The first thing I would like to say that this book taught me is that I would not survive under the dome. I don't keep enough food stockpiled. I have no weapons, no generator, no propane or batteries... I would be one of the first to die. But seeing as the death rate was insanely high in this book at least I would be one of the many not one of the few. Previous to this King book I had only read two of his other works, Misery and The Shining. Both these books have small, intimate casts with people isolated from society. The other end of the spectrum is books like Under the Dome and The Stand, which was a favorite miniseries of mine due to Corin "Parker Lewis" Nemec and Molly Ringwald, I mean seriously, the John Hughes girl all grown up and in a Stephen King miniseries, how could you not love this tack? Watching and reading are two different things though and the cast of Under the Dome was so large I just knew vaguely who they were, there were the "bad cops" and the "good cops," who can remember their names, I didn't, and then people in general categories based on where they usually where, like the "hospital people" and the "newspaper people." Also, when you have this many people, having a Ginny and a Gina both and the hospital, thank you Stephen King for giving me a headache. Add to that the fact that even the good guys were pretty unlikable, and well, who am I rooting for? Because personally, I think just having Junior Rennie and his posse (which is so Malfoy's posse from Slytherin) set loose on the town would have been funny and ended the book a lot earlier.

But let me get to the crux of my problem with the book, which wasn't the overtly hypocritical religiosity or the fact that I think the dome should have isolated them more like on the television show.
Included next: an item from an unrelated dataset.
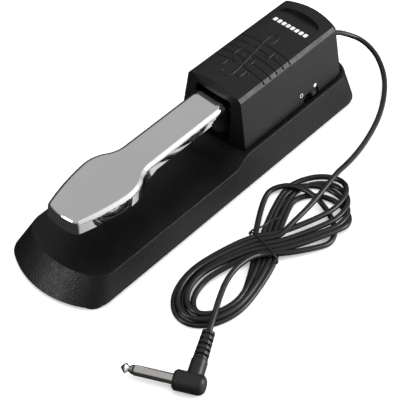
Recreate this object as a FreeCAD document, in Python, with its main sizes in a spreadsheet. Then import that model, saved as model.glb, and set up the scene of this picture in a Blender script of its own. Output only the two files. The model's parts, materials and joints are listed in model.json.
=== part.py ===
"""Sustain pedal: a sprung chrome pedal over a weighted base, with its switch, cable and jack plug.

Millimetres, +Z up, +Y towards the cable end, -Y towards the player's toe.
The origin is on the floor under the middle of the base.
"""
import FreeCAD, Part
import math
import os
import re
import Sketcher
from FreeCAD import Placement, Rotation, Vector

DIMENSIONS = [
    # base
    ("base_length", 270.0), ("base_width", 76.8), ("base_bottom", 2.5), ("rim_top", 22.0),
    ("deck_top", 17.4), ("rim_width", 62.4), ("rim_front", -116.2), ("rim_rear", 130.8),
    ("front_bow", 59.3), ("rear_bow", 96.2), ("base_corner", 15.0), ("wall", 2.6),
    ("ramp_start", 5.0), ("ramp_end", 23.0), ("ramp_bend", 18.8), ("seat_floor", 20.4),
    ("seat_gap", 0.9), ("cavity_top", 14.5), ("plate_thickness", 1.5),
    ("foot_radius", 8.0), ("foot_side", 28.0), ("foot_front", -117.0), ("foot_rear", 112.0),
    ("ballast_width", 44.0), ("ballast_length", 110.0), ("ballast_height", 6.0),
    # housing
    ("house_width", 55.7), ("house_front", 19.4), ("house_rear", 127.6), ("house_bow", 150.0),
    ("house_tail_bow", 80.0), ("house_block_top", 66.0), ("house_draft", 8.55),
    ("house_corner", 9.0), ("front_round", 1.2),
    ("crown_top", 63.9), ("crown_radius", 71.0), ("bevel", 1.9), ("ceiling", 57.6), ("inner_front", 24.4),
    ("slot_width", 30.0), ("slot_top", 56.4), ("slot_corner", 3.0),
    ("staff_first", 45.3), ("staff_pitch", 6.4), ("staff_width", 0.6), ("staff_depth", 0.6),
    ("label_front", 80.0), ("label_rear", 111.0), ("label_width", 33.0), ("label_drop", 3.3),
    ("switch_middle", 88.2), ("switch_length", 14.6), ("switch_floor", 23.0),
    ("switch_height", 4.0), ("notch_top", 27.5), ("cable_height", 27.0),
    # pedal
    ("pedal_top", 53.2), ("pedal_slope", 0.62), ("sheet_steel", 1.5),
    ("shank_width", 24.0), ("paddle_width", 40.8), ("paddle_front", -113.0), ("toe_width", 23.8),
    ("paddle_depth", 10.0), ("flange_draft", 0.9), ("shank_depth", 7.8),
    ("roll_radius", 4.2), ("flange_end", 9.0), ("roll_end", 24.0), ("tongue_end", 40.0),
    ("lever_width", 16.0), ("lever_thickness", 4.0), ("lever_front", -30.0),
    ("pivot_y", 102.0), ("pivot_drop", 8.0), ("barrel_radius", 5.0), ("bush_radius", 3.5),
    ("pin_radius", 2.5), ("pin_clearance", 0.05), ("bush_flange", 0.9),
    # spring, stops and switches
    ("spring_y", 66.0), ("spring_radius", 6.0), ("spring_wire", 0.8), ("spring_turns", 7.0),
    ("spring_foot", 22.2), ("spring_head", 46.7), ("stop_y", 30.0), ("stop_top", 40.5),
    ("push_y", 49.0), ("push_top", 37.0), ("plunger_radius", 1.6), ("plunger_top", 47.85),
    ("board_top", 23.0), ("board_thickness", 1.6),
    # cable and plug
    ("cable_radius", 1.8), ("gland_end", 141.0), ("hank_height", 7.4), ("tie_wire", 0.7),
    ("plug_x", 116.25), ("plug_y", -125.0), ("plug_height", 6.2), ("plug_radius", 6.15),
    ("plug_turn", 26.6), ("plug_tilt", 6.6), ("plug_arm", 15.3), ("plug_arm_radius", 4.9),
    ("plug_face", 11.2), ("boot_length", 19.1),
    ("jack_radius", 3.175), ("jack_length", 31.2), ("tip_length", 7.0),
    # fasteners
    ("screw_radius", 1.25), ("screw_head_radius", 2.7), ("screw_head", 1.5), ("screw_slack", 0.05),
]
ALIASES = [name for name, number in DIMENSIONS]

doc = FreeCAD.newDocument("sustain_pedal")
sheet = doc.addObject("Spreadsheet::Sheet", "sheet")
for row, (name, number) in enumerate(DIMENSIONS, start=1):
    sheet.set(f"A{row}", name)
    sheet.set(f"B{row}", str(number))
    sheet.setAlias(f"B{row}", name)
doc.recompute()

SUBPARTS = []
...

I shall warn you that right now I'm going to give away the ending, because, let's face it, I was able to guess the ending five minutes in and it's not that shocking. Yes folks, it's aliens! Why? We don't know. This is a total cop out. At least explain something about it more then, "oh, they thought we were ants and it would be fun." Excuse me? They did it because they could? Well at least tell me more about the dome's properties? Like was the dome causing all these people to commit suicide? Because some of the animals were and, well, we are animals, so was that something the dome did or was it just based on people taking the easy way out? Explain! Also, you know, we've spent, a thousand pages with these people, maybe a few lines of how they handled life after they got out of the dome please? Now that you killed Benny did Joe and Norrie get together because she no longer had to choose? Anything Stephen, anything? Nope... ok. Guess I'll go sit in a fug over here. And by the way, having Jack Reacher show up was lame and a Lost reference, really? You should be better then this Stephen King.